The move to sustainability continues but Chandran said there was still a long way to go for the maritime sector and its insurers.
“Decarbonisation of shipping is underway, but remains a long way from reality,” he said. “With the medium to long-term measures still under discussion, there is a lot of uncertainty and hesitation from both owners and insurers due to the lack of regulation and market-based incentives.”
Chandran continued the expectation is that there will not be one solution/fuel going forward, but rather a number of these – provided also that the infrastructure on land is in place.
“From an insurance perspective, focus is on identifying risks related to the new fuels, how to mitigate them and engaging with class and regulators to develop necessary rules, standards and guidelines to ensure a safe transition,” he added.
His views were echoed by Turner who said: ““The growing climate emergency, the rise of protectionism affecting international trade and the emergence of data and technology as a driver of huge change in all sectors have different ramifications for the world, international trade and by extension for us as a marine insurance sector.”
He added the increased pressure for enhanced ESG in the maritime sector needed underwriters to play a full part.
““ESG will be a dominant catalyst for change in our sector in the next few years. It is simply not credible for the marine insurance industry merely to ‘spectate’ on the issue and leave it to the ‘industry’ to resolve the problems. The growing pressures in society, in politics and regulation and in terms of investor expectations require us to participate and act.”

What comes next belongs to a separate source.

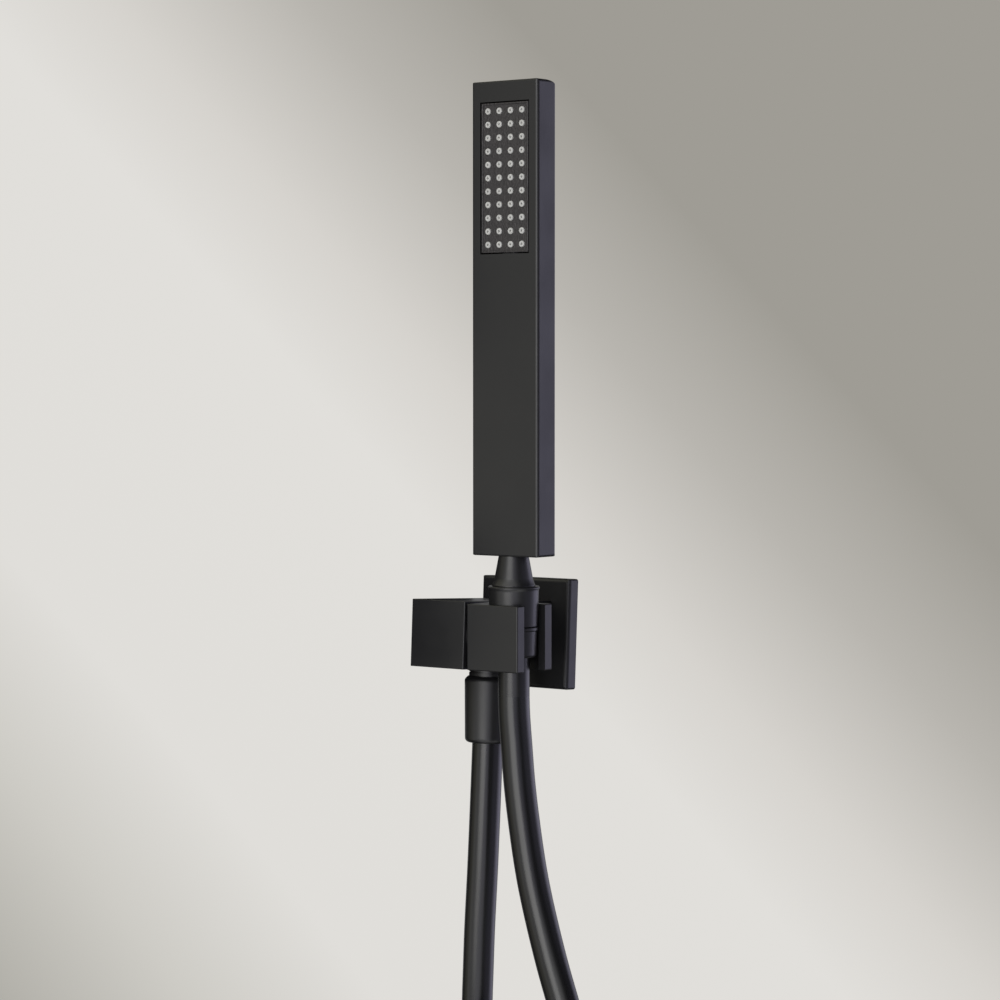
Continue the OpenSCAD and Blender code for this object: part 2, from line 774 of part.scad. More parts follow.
module inlet_tube_o_rings() {
    color("#101010") seated() for (z = [tube_bottom + 2, tube_top - 3])
        o_ring(neck_bore_r - tube_o_ring_r, tube_o_ring_r, z);
}

module spray_chamber() {
    socket_r = neck_bore_r + socket_wall;
    inner_y = front_y + head_wall + 0.2;
    color("#3a3c40") seated() difference() {
        union() {
            block([-mat_w / 2, chamber_y, chamber_bottom],
                  [mat_w / 2, chamber_back, window_z + mat_h / 2]);
            intersection() {
                ring(socket_r, chamber_bottom - socket_depth, chamber_bottom + 1);
                union() {
                    block([-socket_r - 1, inner_y, chamber_bottom - socket_depth],
                          [socket_r + 1, chamber_back, tube_top - 0.2]);
                    block([-socket_r - 1, chamber_y, chamber_bottom - socket_depth],
                          [socket_r + 1, chamber_back, chamber_bottom + 1]);
                }
            }
        }
        block([chamber_wall - mat_w / 2, chamber_y - eps, chamber_bottom + chamber_floor],
              [mat_w / 2 - chamber_wall, chamber_back - chamber_wall,
               window_z + mat_h / 2 - chamber_wall]);
        ring(neck_bore_r, chamber_bottom - socket_depth - eps, tube_top - 0.2 - 1);
        ring(tube_r + snug, tube_top - 2, tube_top + snug);
        ring(tube_r - tube_wall, tube_top, chamber_bottom + chamber_floor + eps);
    }
}

// Places one child at each nozzle
module nozzle_grid() {
    for (c = [0:nozzle_cols - 1], r = [0:nozzle_rows - 1])
        translate([(c - (nozzle_cols - 1) / 2) * nozzle_pitch_x, 0,
                   window_z + (r - (nozzle_rows - 1) / 2) * nozzle_pitch_z])
            into_room() children();
}

module nozzle_mat() {
    color("#b9bab8") seated() difference() {
        union() {
            block([-mat_w / 2, mat_y, window_z - mat_h / 2],
                  [mat_w / 2, chamber_y, window_z + mat_h / 2]);
            nozzle_grid() ring(nozzle_r, -mat_y - eps, nozzle_out - face_y);
        }
        nozzle_grid() ring(jet_r, -chamber_y - eps, nozzle_out - face_y + eps);
    }
}

module spray_face() {
    color("#232326") seated() difference() {
        block([-face_w / 2, face_y - face_rim_h, window_z - face_h / 2],
              [face_w / 2, mat_y, window_z + face_h / 2]);
        block([face_rim_w - face_w / 2, face_y - face_rim_h - eps, window_z + face_rim_w - face_h / 2],
              [face_w / 2 - face_rim_w, face_y, window_z + face_h / 2 - face_rim_w]);
        nozzle_grid() ring(nozzle_hole_r, -mat_y - eps, 1 - face_y);
    }
}

wall_plate();
plate_gasket();
plate_o_ring();
supply_arm();
inlet_filter_washer();
outlet_spigot();
spigot_o_ring();
check_valve_housing();
check_valve_poppet();
check_valve_spring();
pivot_screw();
pivot_wave_washer();
friction_washer();
outlet_washer();
outlet_nipple();
outlet_ferrule();
outlet_hose_nut();
hose_supply_run();
hose_coil();
hose_handset_run();
hose_tie();
holder();
pivot_bush();
hose_end_run();
swivel_sleeve();
swivel_nipple();
swivel_ferrule();
swivel_o_ring();
cone_nut();
handset_washer();
flow_limiter();
neck();
neck_o_ring();
handset_body();
inlet_tube();
inlet_tube_o_rings();
spray_chamber();
nozzle_mat();
spray_face();
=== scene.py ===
"""Looks of a stick hand shower standing in its hinged wall clip, with its supply elbow and hose.

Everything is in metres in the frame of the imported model: the wall is the plane y = 0, the
room is on the -y side, and +z is up.
"""

import json
import logging
import math
from dataclasses import dataclass, field
from enum import Enum
from typing import Iterable, Sequence

import bmesh
import bpy
from mathutils import Matrix, Vector


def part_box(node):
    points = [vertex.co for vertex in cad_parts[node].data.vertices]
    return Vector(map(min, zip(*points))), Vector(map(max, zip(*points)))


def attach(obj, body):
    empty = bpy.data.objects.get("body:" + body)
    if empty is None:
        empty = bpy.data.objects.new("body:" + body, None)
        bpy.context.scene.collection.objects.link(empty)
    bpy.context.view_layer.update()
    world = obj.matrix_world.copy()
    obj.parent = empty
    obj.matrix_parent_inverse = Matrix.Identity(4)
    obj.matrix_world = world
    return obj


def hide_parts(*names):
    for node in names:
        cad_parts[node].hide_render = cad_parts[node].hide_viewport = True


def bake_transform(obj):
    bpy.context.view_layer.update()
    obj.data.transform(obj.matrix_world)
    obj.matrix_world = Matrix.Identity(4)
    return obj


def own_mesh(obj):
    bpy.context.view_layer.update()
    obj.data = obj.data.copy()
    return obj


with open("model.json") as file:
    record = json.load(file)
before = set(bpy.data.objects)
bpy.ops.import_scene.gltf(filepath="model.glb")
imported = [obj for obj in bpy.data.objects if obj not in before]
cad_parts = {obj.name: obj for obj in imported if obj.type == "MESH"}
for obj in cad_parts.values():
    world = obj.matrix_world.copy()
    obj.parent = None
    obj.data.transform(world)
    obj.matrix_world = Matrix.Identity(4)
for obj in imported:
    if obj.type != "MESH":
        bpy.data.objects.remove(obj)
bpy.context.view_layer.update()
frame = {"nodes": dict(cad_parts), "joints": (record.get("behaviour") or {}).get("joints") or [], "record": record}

MM = 0.001
# The attribute that holds a point's place on the straightened hose
STRAIGHT = "straight"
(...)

However, with the recent formation of the Safe Decarbonization panel at IMO which sets a clear path for collaboration and discovery through all stakeholders and the scientific community, underwriters should get more understanding of the risk and the rules to mitigate those risks.
The issue of onboard fires are still a concern Chandran said.
“Fires onboard large containerships continue to impact hull, cargo and P&I insurance and, sadly, have resulted in tragic loss of life and environmental damage,” he told delegates. “The main cause appears to be mis-declared or non-declaration of dangerous cargoes. Much work is being done to address the issue and IUMI is at the forefront of lobbying for change. There is also an increase in engine room fires which may reveal some underlying risk including crew competencies and modern technologies.”
Turner concluded: “No organisation can simply stand still. We cannot simply assume that the work we did in the last decade will be sufficient to see us through the next decade. The wider changes in the world make such an outcome unlikely. We will need to evolve if we are to stay relevant to the sector we represent.”